[Object modeling scripts]

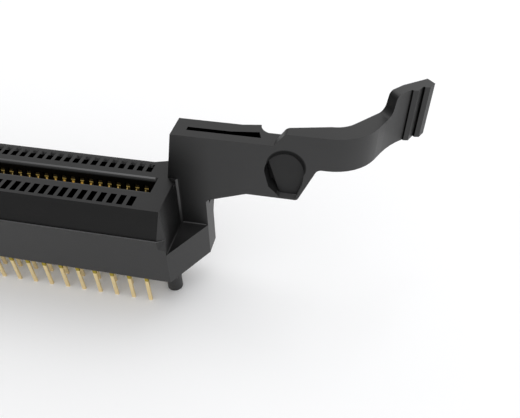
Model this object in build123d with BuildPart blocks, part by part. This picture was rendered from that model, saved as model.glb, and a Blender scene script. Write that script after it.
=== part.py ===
from build123d import *
import math
import os

os.makedirs("parts", exist_ok=True)

# A vertical card edge connector for a sixteen lane expansion card: one black
# moulding with a keyed card slot and a sprung latch arm at its right end, and
# two mirrored banks of gilt spring contacts that are pushed in from below.
# Millimetres. X runs along the slot with 0 at the middle of the key, Y runs
# towards the back with 0 in the plane of the card, Z is up from the board.

# Contact layout
pitch = 1.0
key_half = 1.5
left_count = 11
right_count = 71
groups = {"power": 11, "lane_1": 7, "lanes_4": 14, "lanes_8": 17, "lanes_16": 33}

# Body of the housing
body_height = 11.25
body_half_width = 3.66
skirt_z = 1.3
band_z = 7.05
band_recess = 0.15
end_wall_right = 1.7
end_wall_left = 1.8
slot_end_right = 1.33
slot_end_left = 1.2

# Card slot
slot_width = 1.74
slot_floor_z = 3.2
slot_lip = 0.4
key_width = 1.7

# Contact cavities
cavity_width = 0.6
cavity_inner_y = 1.15
cavity_outer_y = 3.3
window_inner_y = 1.95
strip_thickness = 0.9

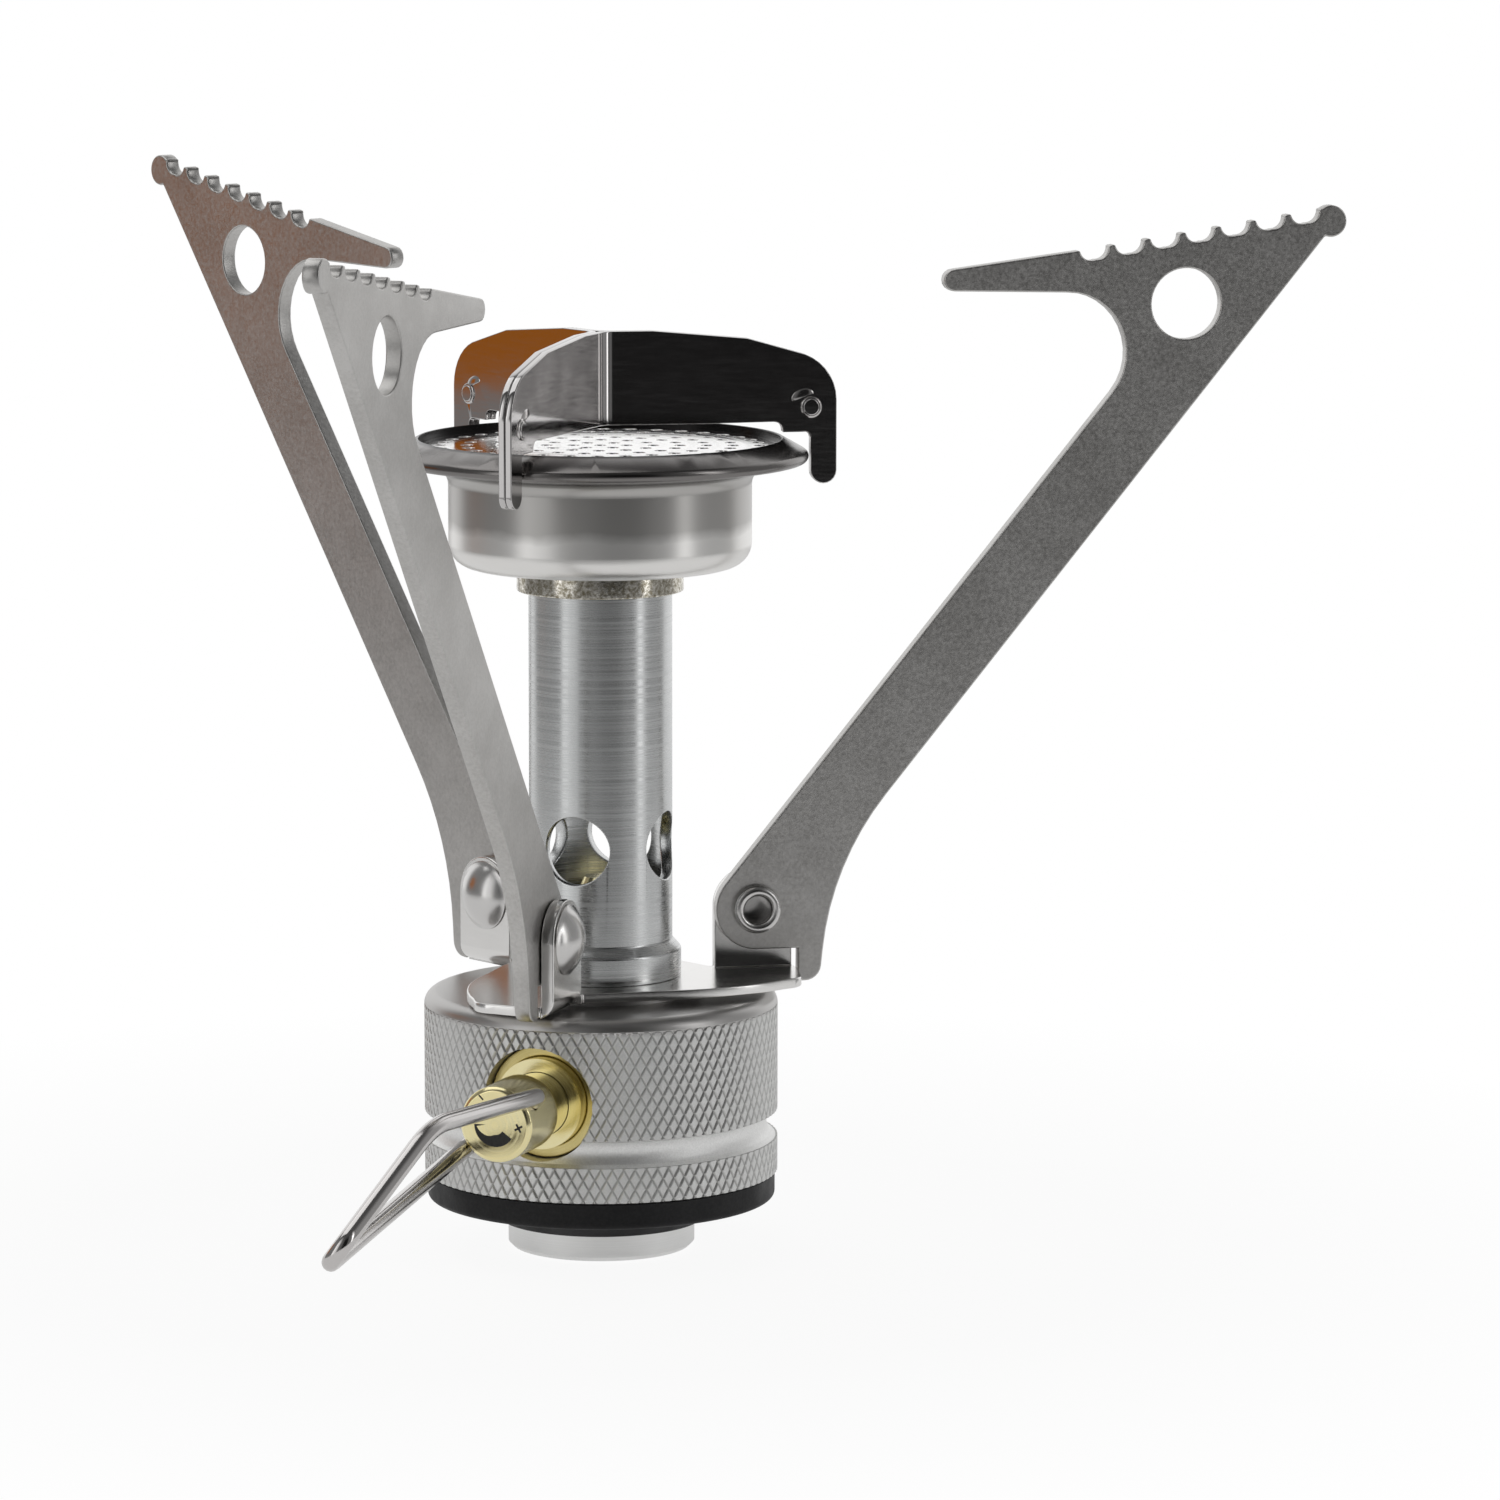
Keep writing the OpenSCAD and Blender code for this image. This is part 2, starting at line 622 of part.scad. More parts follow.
module pivot_rivet(azimuth) {
    head_r = rivet_head_d / 2;
    dome_r = (head_r * head_r + rivet_head_height * rivet_head_height) / (2 * rivet_head_height);
    tail_face = -arm_half - fit;
    color(polished_steel) rotate([0, 0, azimuth]) translate([pivot_r, 0, pivot_z]) rotate([-90, 0, 0]) difference() {
        union() {
            bore(rivet_d / 2, tail_face - rivet_tail_height, ear_outer + 0.2);
            bore(rivet_tail_d / 2, tail_face - rivet_tail_height, tail_face);
            intersection() {
                translate([0, 0, ear_outer + rivet_head_height - dome_r]) sphere(r = dome_r);
                bore(head_r, ear_outer, ear_outer + rivet_head_height + cut);
            }
        }
        bore(rivet_hole_d / 2, tail_face - rivet_tail_height - cut, ear_outer);
    }
}

// ---- Mixing tube ----

foot_chamfer = 0.9;
tube_r = tube_d / 2;
foot_r = tube_r + foot_lip;

module mixing_tube() {
    color(polished_steel) difference() {
        rotate_extrude() polygon([[tube_bore_r, foot_z], [foot_r, foot_z], [foot_r, foot_z + foot_height],
                                  [tube_r, foot_z + foot_height + foot_chamfer], [tube_r, cup_z + cup_wall],
                                  [tube_bore_r, cup_z + cup_wall]]);
        translate([0, 0, foot_z + air_hole_height]) rotate([0, 0, valve_azimuth]) for (k = [0:1])
            rotate([0, 90, 90 * k]) cylinder(h = tube_d + 2 * cut, d = air_hole_d, center = true);
    }
}

module tube_ring() {
    color(bronze_colour) translate([0, 0, cup_z - ring_height]) ring_solid(tube_r + ring_wall, tube_r, ring_height);
}

// ---- Burner ----

cup_r = cup_d / 2;
rim_r = rim_d / 2;
rim_inner_r = rim_inner_d / 2;
flare_height = 4.1;                // height of the flare below the rim's top
flare_r = 1.4;                     // radius where the wall turns outwards
rim_lip = 0.2;                     // flat top of the rim's inner lip
seat_width = 0.8;                  // the burner plate's seat, which slopes down inwards
seat_fall = 0.4;
burner_top = rim_z - burner_recess;

module burner_cup() {
    bead = [rim_r - bead_r, rim_z - rim_fall - bead_r];
    flare = [cup_r + flare_r, rim_z - flare_height];
    inner_r = cup_r - cup_wall;
    seat_z = burner_top - burner_thickness;
    color(satin_steel) rotate_extrude() polygon(concat(
        [[tube_r, cup_z]],
        arc([cup_r - cup_edge_r, cup_z + cup_edge_r], cup_edge_r, -90, 0),
        arc(flare, flare_r, 180, 100, 6),
        arc(bead, bead_r, -80, 60, 10),
        [[rim_inner_r + rim_lip, rim_z], [rim_inner_r, rim_z]],
        [[rim_inner_r, seat_z], [rim_inner_r - seat_width, seat_z - seat_fall]],
        arc(flare, flare_r + cup_wall, 100, 180, 6),
        arc([cup_r - cup_edge_r, cup_z + cup_edge_r], cup_edge_r - cup_wall, 0, -90),
        [[tube_r, cup_z + cup_wall]]));
}

module burner_plate() {
    ring_count = floor((rim_inner_r - flame_hole_pitch * 0.8) / flame_hole_pitch);
    color(satin_steel) translate([0, 0, burner_top - burner_thickness])
        linear_extrude(height = burner_thickness) difference() {
            circle(r = rim_inner_r);
            circle(d = flame_hole_d, $fn = 24);
            for (ring = [1:ring_count]) for (i = [0:6 * ring - 1])
                rotate(360 * i / (6 * ring)) translate([ring * flame_hole_pitch, 0]) circle(d = flame_hole_d, $fn = 24);
        }
}

// ---- Wind clip ----
// Three bent sheets, back to back in pairs: each pair is one wing with a leg that hooks over the rim.

clip_gap = 0.02;                   // between the two sheets of a wing
bend_outer_r = clip_bend_r + clip_sheet;
bend_centre = (bend_outer_r + clip_gap) / sin(60);
level_r = 3.5;                     // where the trimming of the wings starts
middle_r = 12;                     // within it, the sheets are cut level at the wings' lower edge
edge_tilt = 0.1;                   // by which the edges there lie outside the bend's own edges
wing_bottom = rim_z + wing_gap;
wing_top = rim_z + wing_height;
slot_top = rim_z + clear;
leg_inner = rim_r + clear;
leg_outer = leg_inner + leg_width;
leg_end_r = leg_width / 2;
toe_r = 0.8;                       // radius where a wing's lower edge steps down to the rim's lip
toe_inner = rim_inner_r + rim_lip;
hook_r = 0.5;                      // inner radius of the hook over the rim
wing_fall = 2.0;                   // fall of the upper edge from the middle to the outer corner

module wing_outline() {
    polygon(concat(
        [[0, wing_bottom - edge_tilt], [level_r, wing_bottom - edge_tilt]],
        arc([toe_inner - toe_r, wing_bottom + edge_tilt - toe_r], toe_r, 90, 0, 5),
        [[toe_inner, slot_top], [leg_inner - hook_r, slot_top]],
        arc([leg_inner - hook_r, slot_top - hook_r], hook_r, 90, 0, 4),
        arc([leg_inner + leg_end_r, rim_z - leg_length + leg_end_r], leg_end_r, 180, 360, 10),
        arc([leg_outer - wing_corner_r, wing_top - wing_fall - wing_corner_r], wing_corner_r, 0, 80, 8),
        [for (share = [0.62, 0.4]) [leg_outer * share, wing_top - wing_fall * share * share]],
        [[level_r, wing_top + edge_tilt], [0, wing_top + edge_tilt]]));
}

// A bent sheet in plan, with its first wing along X: outer faces first, then back along the inner ones
bend_middle = bend_centre * ray(60);
wing_reach = leg_outer + cut;
SHEET_PLAN = concat(
    [[wing_reach, clip_gap]], arc(bend_middle, bend_outer_r, -90, -150),
    [turned([wing_reach, -clip_gap], 120), turned([wing_reach, -clip_gap - clip_sheet], 120)],
    arc(bend_middle, clip_bend_r, -150, -90), [[wing_reach, clip_gap + clip_sheet]]);

// Places children at the middle of a wing's button, with Z across the wing
button_r = 0.75;
button_proud = 0.25;
button_place = [leg_outer - 2.35, 0, rim_z + 2.55];

module at_button(azimuth) {
    rotate([0, 0, azimuth]) translate(button_place) rotate([90, 0, 0]) children();
}

// What lies round a wing's outline, on one side of the wing's middle and thicker than its sheet
slab = 4 * clip_sheet;

module wing_trim(azimuth, side) {
    upright(azimuth, slab, side * slab / 2) difference() {
        translate([level_r, rim_z - leg_length - 2 * cut]) square([wing_reach, leg_length + wing_height + 4 * cut]);
        wing_outline();
    }
}

module clip_sheet(azimuth) {
    low = rim_z - leg_length - cut;
    color(polished_steel) difference() {
        rotate([0, 0, azimuth]) translate([0, 0, low]) linear_extrude(height = wing_top - low) polygon(SHEET_PLAN);
        bore(middle_r, low - cut, wing_bottom);
        wing_trim(azimuth, 1);
        wing_trim(azimuth + 120, -1);
        at_button(azimuth) cylinder(h = slab, r = button_r, center = true);
        at_button(azimuth + 120) cylinder(h = slab, r = button_r, center = true);
    }
}

module clip_button(azimuth) {
    sheets = 2 * (clip_sheet + clip_gap);
    color(polished_steel) at_button(azimuth)
        cylinder(h = sheets + 2 * button_proud, r = button_r, center = true);
}

canister_collar();
base_pad();
valve_housing();
valve_body();
valve_sleeve();
canister_seal();
depressor_pin();
inlet_filter();
jet_nozzle();
spindle_gland();
spindle_o_ring();
control_spindle();
wire_handle();
support_plate();
mixing_tube();
tube_ring();
burner_cup();
burner_plate();
pot_support(arm_azimuth, REST_FOLDS[0]);  // pot_support_1
pot_support(arm_azimuth + 120, REST_FOLDS[1]);  // pot_support_2
pot_support(arm_azimuth + 240, REST_FOLDS[2]);  // pot_support_3
pivot_rivet(arm_azimuth);  // pivot_rivet_1
pivot_rivet(arm_azimuth + 120);  // pivot_rivet_2
pivot_rivet(arm_azimuth + 240);  // pivot_rivet_3
clip_sheet(wing_azimuth);  // clip_sheet_1
clip_sheet(wing_azimuth + 120);  // clip_sheet_2
clip_sheet(wing_azimuth + 240);  // clip_sheet_3
clip_button(wing_azimuth);  // clip_button_1
clip_button(wing_azimuth + 120);  // clip_button_2
clip_button(wing_azimuth + 240);  // clip_button_3
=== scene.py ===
# %% [markdown]
# # A folding camping stove
#
# This lesson dresses an engineer's model of a small gas stove. The solids come from CAD, in
# metres, and stay where they are. Blender adds what a solid can't show: knurling, thread, broken
# edges, rolled rivets, and a finish for every metal. Each piece is made with bmesh operators, so
# each cell can be read as one step of the work that a modeller would do by hand.

# %% Load the frame
import json
import math

import bmesh
import bpy
from mathutils import Matrix, Vector


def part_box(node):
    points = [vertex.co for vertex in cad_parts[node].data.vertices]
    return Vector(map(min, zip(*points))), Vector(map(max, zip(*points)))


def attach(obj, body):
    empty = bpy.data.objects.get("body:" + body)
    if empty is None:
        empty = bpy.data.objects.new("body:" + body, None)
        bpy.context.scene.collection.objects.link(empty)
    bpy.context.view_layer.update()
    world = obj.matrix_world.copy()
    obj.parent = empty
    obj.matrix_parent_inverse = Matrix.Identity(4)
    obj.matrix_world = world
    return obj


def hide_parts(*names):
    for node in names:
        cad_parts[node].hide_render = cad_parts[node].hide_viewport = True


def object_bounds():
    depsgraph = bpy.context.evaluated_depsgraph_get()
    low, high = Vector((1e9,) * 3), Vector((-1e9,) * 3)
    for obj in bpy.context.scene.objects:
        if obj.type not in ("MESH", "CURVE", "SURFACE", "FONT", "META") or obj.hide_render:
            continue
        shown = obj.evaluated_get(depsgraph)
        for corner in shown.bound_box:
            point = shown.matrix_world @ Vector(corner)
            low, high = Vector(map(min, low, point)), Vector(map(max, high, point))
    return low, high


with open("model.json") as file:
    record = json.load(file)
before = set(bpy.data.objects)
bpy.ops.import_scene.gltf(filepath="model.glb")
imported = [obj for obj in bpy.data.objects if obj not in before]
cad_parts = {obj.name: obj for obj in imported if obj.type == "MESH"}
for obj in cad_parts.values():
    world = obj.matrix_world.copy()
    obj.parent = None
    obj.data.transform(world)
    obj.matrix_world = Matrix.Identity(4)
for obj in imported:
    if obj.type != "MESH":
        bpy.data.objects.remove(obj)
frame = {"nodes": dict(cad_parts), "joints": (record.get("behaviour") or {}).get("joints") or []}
cad_low, cad_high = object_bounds()
print("The CAD box in mm:", [round(1000 * (b - a), 1) for a, b in zip(cad_low, cad_high)])

# %% [markdown]
# ## The studio
#
# A long lens far from the stove keeps the tall pieces straight. The room is white behind and
# beside the stove and dark behind the camera, as in a light tent: metal has no colour of its own
# worth showing, so what it mirrors matters more than the lamps.

# %% Camera
MM = 0.001
UP = Vector((0, 0, 1))
CAMERA_PLACE = (0.01343, -0.6276, 0.1388)
CAMERA_TILT = 81.55    # degrees; 90 would look straight ahead
CAMERA_ROLL = -0.07    # degrees

camera_data = bpy.data.cameras.new("camera")
camera_data.lens = 168
camera_data.sensor_width = 36
camera = bpy.data.objects.new("camera", camera_data)
camera.location = CAMERA_PLACE
camera.rotation_euler = (math.radians(CAMERA_TILT), math.radians(CAMERA_ROLL), 0)
bpy.context.scene.collection.objects.link(camera)
bpy.context.scene.camera = camera
bpy.context.scene.view_settings.view_transform = "Standard"
print("The camera stands", round(camera.location.length, 3), "m away")

# %% [markdown]
# ## Wiring a shader in code
#
# In the editor a material is wired with the mouse. In code each node takes three or four lines, so
# a few helpers make a node, set its sockets by name and link the ones that come from other nodes.
# The finishes further down then read like recipes.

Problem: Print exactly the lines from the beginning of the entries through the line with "key_width = 1.7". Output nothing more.

Response:
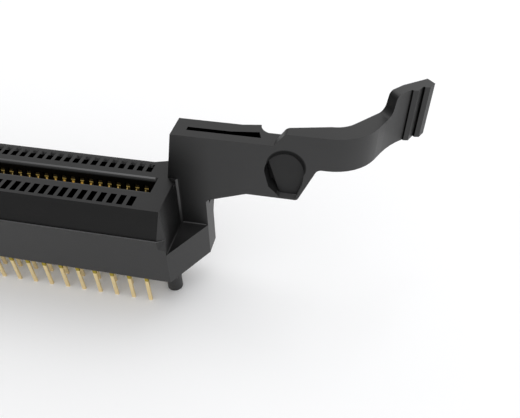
Model this object in build123d with BuildPart blocks, part by part. This picture was rendered from that model, saved as model.glb, and a Blender scene script. Write that script after it.
=== part.py ===
from build123d import *
import math
import os

os.makedirs("parts", exist_ok=True)

# A vertical card edge connector for a sixteen lane expansion card: one black
# moulding with a keyed card slot and a sprung latch arm at its right end, and
# two mirrored banks of gilt spring contacts that are pushed in from below.
# Millimetres. X runs along the slot with 0 at the middle of the key, Y runs
# towards the back with 0 in the plane of the card, Z is up from the board.

# Contact layout
pitch = 1.0
key_half = 1.5
left_count = 11
right_count = 71
groups = {"power": 11, "lane_1": 7, "lanes_4": 14, "lanes_8": 17, "lanes_16": 33}

# Body of the housing
body_height = 11.25
body_half_width = 3.66
skirt_z = 1.3
band_z = 7.05
band_recess = 0.15
end_wall_right = 1.7
end_wall_left = 1.8
slot_end_right = 1.33
slot_end_left = 1.2

# Card slot
slot_width = 1.74
slot_floor_z = 3.2
slot_lip = 0.4
key_width = 1.7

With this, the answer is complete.